Es geht ja auch um das Narrativ über den Krieg in der Gesellschaft welches sich über Generationen hinweg erhält. Wenn man das Arktikum in Rovaniemi besucht, dann gibt es dort eine Ausstellung "Vom Freund zum Feind", oder so ähnlich, in welcher das Verhältnis zu den deutschen Soldaten im Ablauf des Krieges dargestellt wird. Im Untergeschoss läuft in Dauerschleife ein Film über die Zerstörungen in Lappland nach dem Rückzug der deutschen Armee. Als Deutscher schämt man sich, wenn man diese Ausstellungen sieht, selbst wenn meine eigenen Vorfahren teils aktive Widerständler gegen das NS-Regime waren. Für Nachkommen Betroffener baut sich damit ein Feindbild vom bösen Deutschen auf. Die Samis hat es ohnehin sehr erwischt. Die Truppenbewegungen fanden alle ohne ihre Zustimmung statt. Es kam zu Beziehungen aus denen viele letztlich vaterlose Kinder und die damit einhergehenden Stigmatisierungen hervorgingen. Und schließlich zur Unzeit, mitten im Winter Zerstörung, Vertreibung und der culture clash. Auch wurden samischen Männer während der Kriegszeit in die Armee gepresst, wo sie teils gegen andere Samen an der russischen Grenze kämpfen mussten. Es ist viel vorgefallen in der Zeit. Diese Jahre haben zu einem nationalen Trauma geführt und die Aufarbeitung und Differenzierung dauert lange.

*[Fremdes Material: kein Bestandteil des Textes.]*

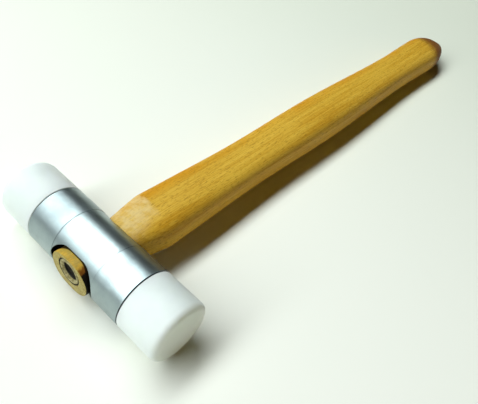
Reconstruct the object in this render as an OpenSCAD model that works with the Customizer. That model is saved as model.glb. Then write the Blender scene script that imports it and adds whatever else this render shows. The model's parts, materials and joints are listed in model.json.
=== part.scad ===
/* [Head] */
// Outside diameter of the barrel and of both nylon faces
head_d = 28; // [26:0.5:36]
// Length of the whole head over both striking faces
head_l = 98.2; // [90:0.1:130]
// Length of the aluminium barrel between its two end faces
barrel_l = 56; // [55:0.5:70]
// Gap that shows as a dark line between the barrel and each face
seam_gap = 0.3; // [0.1:0.05:0.6]
// Chamfer on the turned edges at each seam
seam_chamfer = 0.25; // [0.1:0.05:0.6]
// Radius of the rounded edge round each striking face
face_edge_r = 2.4; // [0.5:0.1:5]

/* [Turned band round the eye] */
// Length of the band along the head
band_l = 24.6; // [20:0.1:26]
// Depth of the band below the rest of the barrel
band_depth = 0.1; // [0.05:0.01:0.4]
// Width of the fine groove at each end of the band
groove_w = 0.3; // [0.2:0.05:0.8]
// Depth of the fine groove at each end of the band
groove_depth = 0.2; // [0.15:0.05:0.6]

/* [Eye] */
// Length of the eye along the head, over its round ends
eye_l = 25.9; // [24:0.1:26]
// Height of the eye across the head
eye_h = 17.7; // [16:0.1:18.5]

/* [Screwed fit of the faces] */
// Outside diameter of the spigot on each face
spigot_d = 18; // [14:0.5:20]
// Length of the spigot
spigot_l = 12; // [8:0.5:12]
// Free depth of the socket past the spigot's end
socket_room = 1; // [0.5:0.1:1.2]
// Radial running clearance between spigot and socket
spigot_fit = 0.05; // [0.02:0.01:0.1]
// Lead-in chamfer at the spigot's end
spigot_chamfer = 1.2; // [0.5:0.1:2]

/* [Tenon] */
// Length of the tenon's section along the head, over its round ends
tenon_l = 21.8; // [18:0.1:23]
// Height of the tenon's section across the head
tenon_h = 17.2; // [15:0.1:17.4]
// How far the tenon's end stands out past the barrel
tenon_proud = 0.4; // [0:0.1:3]

/* [Wedges] */
// Outside diameter of the ring wedge at the tenon's end
ring_d = 11.6; // [10:0.1:12.5]
// Wall of the ring wedge at the tenon's end
ring_wall = 2; // [1.5:0.1:2.5]
// Length of the ring wedge into the wood
ring_l = 9; // [5:0.5:12]
// How far the ring wedge stands out of the wood
ring_proud = 0.15; // [0:0.05:0.5]
// How far the wood inside the ring lies below its rim
core_sunk = 1.6; // [0.5:0.1:3]
// Height of the ring's centre above the head's axis
ring_up = 1.2; // [0:0.1:1.3]
// Angle of the saw kerf to the head's axis
kerf_angle = 42; // [0:1:90]
// Width of the wooden wedge across the tenon
wedge_w = 13.8; // [13:0.1:14.5]
// Thickness of the wooden wedge at the tenon's end
wedge_t = 1.8; // [1:0.1:2.5]
// Thickness of the wooden wedge at its thin end
wedge_tip_t = 0.7; // [0.4:0.1:1]
// Depth of the wooden wedge in the tenon
wedge_l = 17; // [13:0.5:20]

/* [Handle] */
// Distance from the head's axis to the butt's end
handle_reach = 310; // [305:0.5:350]
// Full width of the shoulder where it meets the barrel
root_w = 20.6; // [19:0.1:22]
// Full width at the crease where the shoulder ends
shoulder_w = 26.3; // [24:0.1:30]
// Full width at the waist behind the head
waist_w = 24.3; // [22:0.1:29]
// Full width at the belly of the grip
belly_w = 26.4; // [24:0.1:32]
// Full width at the neck before the butt
neck_w = 23.3; // [20:0.1:28]
// Full width of the flared butt
butt_w = 25.8; // [22:0.1:30]
// Thickness of the handle as a share of its width
handle_flat = 0.71; // [0.68:0.01:0.9]
// Squareness of the grip's section: 2 is an ellipse, more is squarer
grip_power = 3; // [2:0.1:4]
// Squareness of the section at the barrel
root_power = 2.6; // [2:0.1:4]
// Squareness of the section at the crease
crease_power = 3.2; // [2:0.1:4]
// Squareness of the section at the butt
butt_power = 2.6; // [2:0.1:4]

/* [Hidden] */
$fn = 96;

head_r = head_d / 2;
half_l = head_l / 2;
half_barrel = barrel_l / 2;
face_start = half_barrel + seam_gap;
spigot_r = spigot_d / 2;
socket_l = spigot_l + socket_room;
tenon_end = -head_r - tenon_proud;
tenon_drop = (eye_h - tenon_h) / 2;

// Where the eye's upper and lower edges lie on the back of the barrel
root_x = sqrt(head_r * head_r - eye_h * eye_h / 4) + 0.1;
// Where the shoulder's flat facets end in a crease across the handle
crease_x = 29;
dome_x = 284;
neck_x = 242;
// Places along the handle, from the head's axis, with the full width that each one has
width_keys = [
    [crease_x, shoulder_w],
    [88, waist_w],
    [155, belly_w],
    [neck_x, neck_w],
    [dome_x, butt_w]
];
// Places along the handle with the squareness of the section there
power_keys = [
    [root_x, root_power],
    [crease_x, crease_power],
    [crease_x + 12, grip_power],
    [neck_x, grip_power],
    [dome_x, butt_power]
];
dome_power = 1.3;
shoulder_steps = 7;
grip_steps = 32;
dome_steps = 11;
section_sides = 40;
overlap = 0.5;

// The tool lies on its side: the head on its barrel and faces, the butt on the same surface
butt_rest_x = 285;
butt_half = butt_w * handle_flat / 2;
rest_reach = sqrt(butt_rest_x * butt_rest_x + butt_half * butt_half);
lie_angle = asin(head_r / rest_reach) - atan2(butt_half, butt_rest_x);
mid_x = (handle_reach + tenon_end) / 2 * cos(lie_angle);

// Smooth step from 0 to 1
function ease(t) = (1 - cos(180 * t)) / 2;

// Value at x on a smooth line through keys of [place, value]
function through(x, keys, i = 0) =
    x <= keys[i][0] || i == len(keys) - 1
        ? keys[i][1]
        : x <= keys[i + 1][0]
            ? keys[i][1] + (keys[i + 1][1] - keys[i][1]) * ease((x - keys[i][0]) / (keys[i + 1][0] - keys[i][0]))
            : through(x, keys, i + 1);

// Straight taper over the shoulder, from the value at the barrel to the value at the crease
function taper(x, low, high) = low + (high - low) * (x - root_x) / (crease_x - root_x);

// Half width: flat facets over the shoulder, then the waisted grip
function half_width(x) = (x < crease_x ? taper(x, root_w, shoulder_w) : through(x, width_keys)) / 2;

// Half thickness: flat facets over the shoulder, then a share of the width
function half_thickness(x) =
    x < crease_x
        ? taper(x, tenon_h / 2, shoulder_w * handle_flat / 2)
        : half_width(x) * handle_flat;

// Signed power, for the section's rounded corners
function spow(v, p) = sign(v) * pow(abs(v), p);

// One closed ring of the handle's section at x, with half width w and half thickness t
function section(x, w, t) = [
    for (i = [0 : section_sides - 1])
        let (a = 360 * i / section_sides, p = 2 / through(x, power_keys))
            [x, w * spow(cos(a), p), t * spow(sin(a), p)]
];

// The loft's rings: shoulder, grip, then the rounded butt
shoulder_xs = [for (i = [0 : shoulder_steps - 1]) root_x + (crease_x - root_x) * i / shoulder_steps];
grip_xs = [for (i = [0 : grip_steps]) crease_x + (dome_x - crease_x) * i / grip_steps];
dome_l = handle_reach - dome_x;
body_rings = [for (x = concat(shoulder_xs, grip_xs)) section(x, half_width(x), half_thickness(x))];
dome_rings = [
    for (i = [1 : dome_steps - 1])
        let (a = 90 * i / dome_steps, s = pow(cos(a), dome_power))
            section(dome_x + dome_l * sin(a), s * butt_w / 2, s * butt_half)
];
rings = concat(body_rings, dome_rings);

// Round-ended slot section, its length along x and its height along y
module obround(l, h) {
    translate([-(l - h) / 2, 0]) circle(d = h);
    translate([(l - h) / 2, 0]) circle(d = h);
    square([l - h, h], center = true);
}

// Turns a flat outline of [length along the head, height] into a bar along the handle, from x = 0
module bar_along_handle(l) {
    rotate([90, 0, 90]) linear_extrude(height = l) children();
}

// Turns an outline of [radius, distance along the head] about the head's axis
module turned_on_head() {
    rotate([-90, 0, 0]) rotate_extrude() children();
}

// Lays the upright tool down: the head's axis stays level and the butt drops to the surface
module lying() {
    translate([-mid_x, 0, head_r]) rotate([0, lie_angle, 0]) children();
}

// Barrel's outline from the middle to one end face, as [radius, distance along the head]
barrel_edge = [
    [head_r - band_depth, band_l / 2 - groove_w / 2],
    [head_r - groove_depth, band_l / 2],
    [head_r, band_l / 2 + groove_w / 2],
    [head_r, half_barrel - seam_chamfer],
    [head_r - seam_chamfer, half_barrel],
    [0, half_barrel]
];

module barrel() {
    last = len(barrel_edge) - 1;
    other_edge = [for (i = [last : -1 : 0]) [barrel_edge[i][0], -barrel_edge[i][1]]];
    color("silver") lying() difference() {
        turned_on_head() polygon(concat(barrel_edge, other_edge));
        translate([-head_d, 0, 0]) bar_along_handle(2 * head_d) obround(eye_l, eye_h);
        for (side = [-1, 1])
            rotate([side * -90, 0, 0])
                translate([0, 0, half_barrel - socket_l])
                    cylinder(h = socket_l + 1, r = spigot_r + spigot_fit);
    }
}

// Outline of a face: a chamfered spigot, a shoulder, and a flat end with a rounded edge
module face_outline() {
    polygon([
        [0, half_barrel - spigot_l],
        [spigot_r - spigot_chamfer, half_barrel - spigot_l],
        [spigot_r, half_barrel - spigot_l + spigot_chamfer],
        [spigot_r, face_start],
        [head_r - seam_chamfer, face_start],
        [head_r, face_start + seam_chamfer],
        [head_r, half_l - face_edge_r],
        [head_r - face_edge_r, half_l - face_edge_r],
        [head_r - face_edge_r, half_l],
        [0, half_l]
    ]);
    intersection() {
        translate([head_r - face_edge_r, half_l - face_edge_r]) circle(r = face_edge_r);
        translate([head_r - face_edge_r, half_l - face_edge_r]) square(face_edge_r);
    }
}

module left_face() {
    color("whitesmoke") lying() mirror([0, 1, 0]) turned_on_head() face_outline();
}

module right_face() {
    color("whitesmoke") lying() turned_on_head() face_outline();
}

// Shaft of the handle: a loft through its rings, closed flat at the root and to a point at the butt
module shaft() {
    n = section_sides;
    last = len(rings) - 1;
    root = len(rings) * n;
    tip = root + 1;
    points = concat(
        [for (ring = rings) each ring],
        [[root_x, 0, 0], [handle_reach, 0, 0]]
    );
    sides = [
        for (r = [0 : last - 1], i = [0 : n - 1])
            let (a = r * n + i, b = r * n + (i + 1) % n)
                each [[a, b + n, b], [a, a + n, b + n]]
    ];
    root_cap = [for (i = [0 : n - 1]) [root, i, (i + 1) % n]];
    tip_cap = [for (i = [0 : n - 1]) [tip, last * n + (i + 1) % n, last * n + i]];
    polyhedron(points = points, faces = concat(sides, root_cap, tip_cap));
}

// Ring wedge: straight inside, tapered outside to a thin leading edge
module ring_body() {
    edge_t = 0.3;
    translate([tenon_end, 0, ring_up]) rotate([0, 90, 0]) rotate_extrude()
        polygon([
            [ring_d / 2 - ring_wall, -ring_proud],
            [ring_d / 2, -ring_proud],
            [ring_d / 2 - ring_wall + edge_t, ring_l],
            [ring_d / 2 - ring_wall, ring_l]
        ]);
}

// Room over the sunk wood inside the ring
module ring_hollow() {
    translate([tenon_end, 0, ring_up]) rotate([0, 90, 0])
        translate([0, 0, -1]) cylinder(h = 1 + core_sunk, r = ring_d / 2 - ring_wall);
}

// Wooden wedge: full thickness at the tenon's end, thin at its tip
module wedge_body() {
    translate([tenon_end, 0, ring_up]) rotate([90 + kerf_angle, 0, 0])
        linear_extrude(height = wedge_w, center = true)
            polygon([
                [0, -wedge_t / 2],
                [0, wedge_t / 2],
                [wedge_l, wedge_tip_t / 2],
                [wedge_l, -wedge_tip_t / 2]
            ]);
}

module handle() {
    color("burlywood") lying() difference() {
        union() {
            shaft();
            translate([tenon_end, 0, -tenon_drop])
                bar_along_handle(root_x - tenon_end + overlap) obround(tenon_l, tenon_h);
        }
        wedge_body();
        ring_body();
        ring_hollow();
    }
}

module kerf_wedge() {
    color("saddlebrown") lying() difference() {
        wedge_body();
        ring_body();
        ring_hollow();
    }
}

module ring_wedge() {
    color("dimgray") lying() ring_body();
}

barrel();
left_face();
right_face();
handle();
kerf_wedge();
ring_wedge();
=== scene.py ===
"""Looks of the nylon mallet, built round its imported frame.

The tool has its own axes in millimetres: the head's centre is the origin, +X runs along the handle to the
butt, +Y along the head to the right face, and +Z up. Every mesh is built there and laid into the row frame.
"""

import json
import logging
import math
from abc import ABC, abstractmethod
from collections.abc import Callable, Sequence
from dataclasses import dataclass, field
from enum import Enum
from typing import Any

import bpy
import numpy as np
from mathutils import Matrix, Vector


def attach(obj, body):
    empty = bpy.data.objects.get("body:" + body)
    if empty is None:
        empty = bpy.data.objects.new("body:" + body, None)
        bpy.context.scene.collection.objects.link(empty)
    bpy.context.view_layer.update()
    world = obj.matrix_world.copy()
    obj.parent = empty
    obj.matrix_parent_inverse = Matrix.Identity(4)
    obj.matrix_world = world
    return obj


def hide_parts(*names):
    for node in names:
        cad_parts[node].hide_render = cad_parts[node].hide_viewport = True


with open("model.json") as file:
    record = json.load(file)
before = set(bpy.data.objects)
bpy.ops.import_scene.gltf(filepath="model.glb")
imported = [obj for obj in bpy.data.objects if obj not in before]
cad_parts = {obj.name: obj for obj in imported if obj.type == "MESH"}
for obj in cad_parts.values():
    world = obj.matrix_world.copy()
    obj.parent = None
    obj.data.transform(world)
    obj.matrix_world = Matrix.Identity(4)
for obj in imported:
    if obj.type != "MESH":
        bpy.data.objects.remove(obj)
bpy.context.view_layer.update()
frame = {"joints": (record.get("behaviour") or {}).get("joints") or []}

LOG = logging.getLogger("nylon_mallet")
# One of the tool's millimetres in the row frame's metres
MM = 0.001
HEAD_CENTRE = Vector(frame["joints"][0]["pos_m"])
# The tool tips by this about the head's axis, so that its butt rests on the table
LIE_ANGLE = math.radians(0.973537)
LAY = Matrix.Translation(HEAD_CENTRE) @ Matrix.Rotation(LIE_ANGLE, 4, "Y")

Points = np.ndarray
Faces = list[tuple[int, ...]]
Outline = list[tuple[float, float]]
Keys = tuple[tuple[float, float], ...]
Object = bpy.types.Object
Material = bpy.types.Material
Node = bpy.types.Node
Socket = bpy.types.NodeSocket
Value = Node | Socket | float | str | Sequence[float]


# Colours and node trees


def linear(code: str) -> tuple[float, float, float, float]:
    """Turn an sRGB hex colour into the linear colour that a shader socket takes.

    Args:
        code: Six hex digits, with or without a leading hash.

    Returns:
        Linear red, green, blue and an alpha of 1.
    """
    digits = code.lstrip("#")
    parts = [int(digits[i : i + 2], 16) / 255 for i in (0, 2, 4)]
    red, green, blue = (c / 12.92 if c <= 0.04045 else ((c + 0.055) / 1.055) ** 2.4 for c in parts)
    return red, green, blue, 1.0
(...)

Im Süden Finnlands ist man schon lange weiter. Dort gibt es in den letzten Jahren zunehmend Literatur in der das Verhältnis Finnlands zum 3. Reich kritisch analysiert wird. Auch das wird Wurzeln schlagen, wenn man nicht mehr nur die eigene Opfer- und Heldenrolle hervorhebt, sondern auch Stellung zur Mittäterschaft nimmt.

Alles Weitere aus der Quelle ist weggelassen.